In past years, Russia has been on the receiving end of the international criticism, for its suppression of national rights in Estonia, Latvia, and Lithuania - which were annexed by Moscow in 1940, and only regained their independence after last year's coup.

Now, however, Moscow is hoping to turn the tables. There has still been no full agreement on a withdrawal of Russian troops, and the Balts are unhappy at what they see as attempted delaying tactics by Moscow. (Mikhail Gorbachev recently suggested that Russian troops should stay in order to 'stabilise the situation' in the Baltic states.)

But Moscow is already complaining of what one Russian official describes as 'civilised ethnic cleansing' - using the emotive phrase that has become associated with the Serbian killing and deportation of Muslims in Bosnia.

Until last year, Moscow refused to consider the demands of the Baltic states to be members of the CSCE. In November 1990, after protests from Mr Gorbachev, the Balts were not even allowed to have observer status at an important CSCE summit in Paris, where a landmark charter on human rights was signed.
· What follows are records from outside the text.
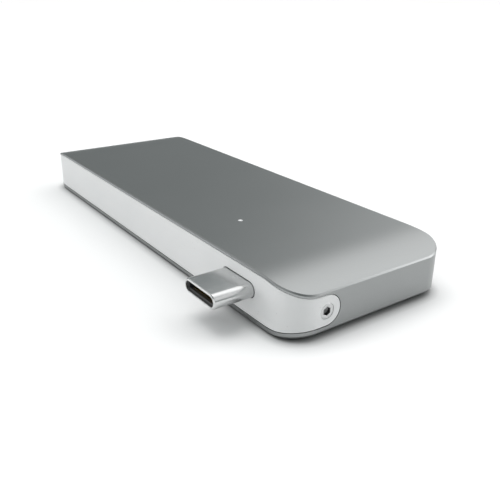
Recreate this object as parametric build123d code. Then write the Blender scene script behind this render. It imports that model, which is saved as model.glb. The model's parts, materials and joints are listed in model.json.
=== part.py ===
from build123d import *
import math
import os

# A slim USB-C hub for the side of a laptop: an aluminium shell, closed along its front by a white
# band that wraps round both front corners, with a sliding USB-C plug near the right end and the
# sockets in the back. Millimetres. The origin is the centre of the underside, +X runs towards the
# plug's end, the plug points along -Y, the sockets open along +Y and +Z is up.

# ---------------------------------------------------------------- driving sizes: shell
body_length = 91.6
body_width = 31.8
body_height = 8.9
corner_radius = 4.8
end_run = 7.0          # length at each end over which the top falls and the underside rises
top_fall = 1.7
bottom_rise = 0.85
edge_chamfer = 0.18    # upper rim
bottom_chamfer = 0.4   # lower rim
skin = 0.9             # thickness of the top and the underside
end_wall = 2.4
back_wall = 1.2

# ---------------------------------------------------------------- driving sizes: clearances
seat_gap = 0.02        # parts that are fitted together
running_gap = 0.08     # parts that slide on each other
fit_gap = 0.15         # plastic parts inside the shell
screw_gap = 0.1        # a screw in a hole that it passes through
edge_gap = 0.1         # a part and the edge of the board's cut-out for it
part_gap = 0.6         # between parts that stand on the board
over = 1.0             # how far a cut runs past the face that it opens

# ---------------------------------------------------------------- driving sizes: front band
band_wall = 1.3
top_lip = 0.6          # shell left above the band
bottom_lip = 1.05      # shell left below the band
band_gap = 0.12        # visible gap between the band and the shell
band_sink = 0.03       # band's face behind the shell's
band_reach = 8.7       # how far the band runs back along each end face
tab_width = 7.0        # locating tabs behind the band, under the shell's top
tab_depth = 1.3
tab_thickness = 0.8
tab_root = 0.4         # how deep a tab is rooted in the band
tab_gap = 0.05
tab_count = 3

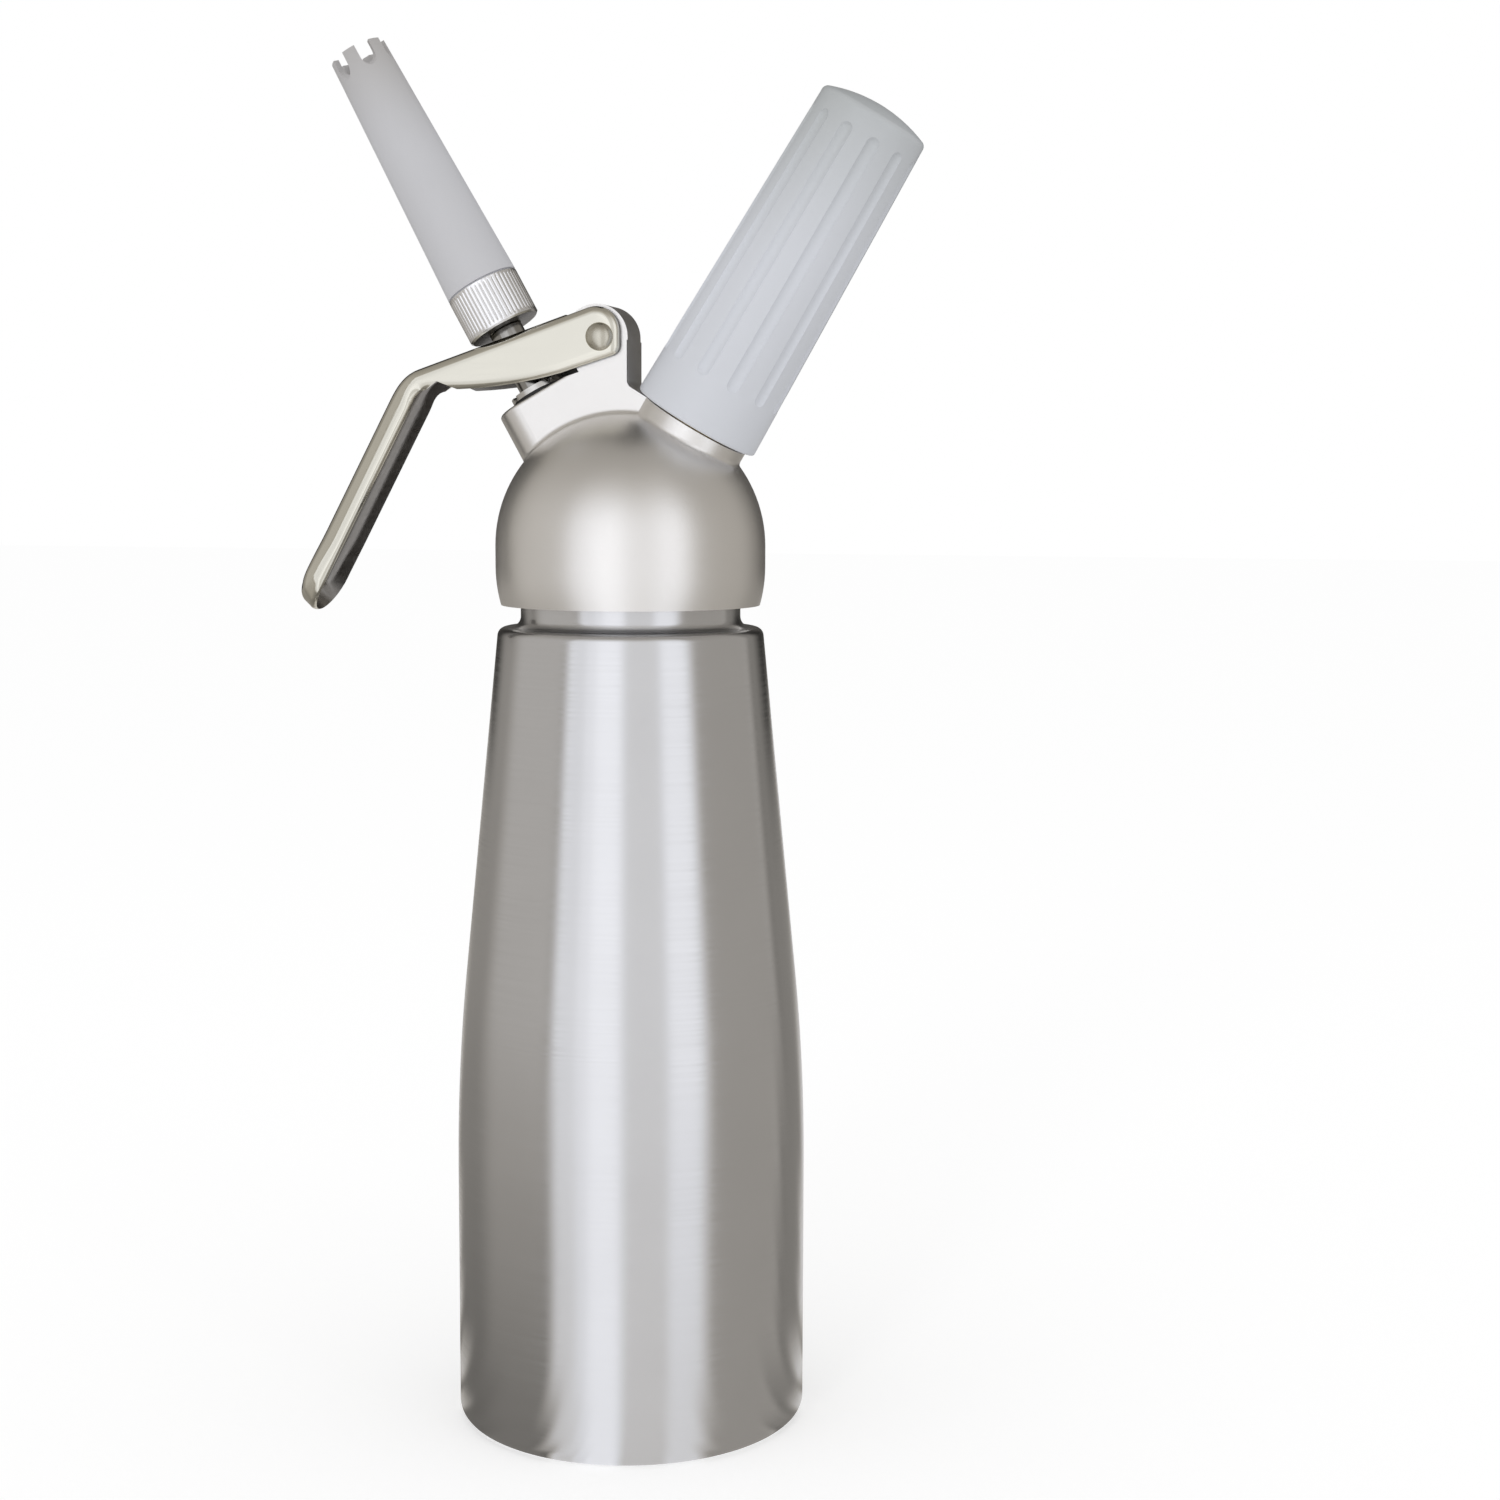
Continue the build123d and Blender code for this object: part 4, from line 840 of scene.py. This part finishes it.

Now, however, the new authorities in Moscow are ready to treat the Balts as equal partners in the CSCE. Equally, they want to put a line under what has come before - including Moscow's use of tanks against civilians, in 1991 - and to blame the Balts for all the problems of today.

Britain is among the countries which has been asked by Russia to take part in a CSCE mission to Estonia, which has been the particular focus of Russian grievances because of its new constitution and voting laws.

Russians in Estonia must speak Estonian, must sign an oath of loyalty, and are not allowed dual citizenship: they must choose between Russia and Estonia. Estonian officials argue that they are attempting to redress the balance of the politically inspired Russification of the Baltic states, after the Second World War.

Moscow attempted to dilute the national character of the fiercely pro-independence Baltic states by bringing in large numbers of Russian workers.

Before annexation, 86 per cent of the population of Estonia was Estonian, and 8 per cent Russian; today, Russians are almost 40 per cent. The Russification policy caused huge resentment.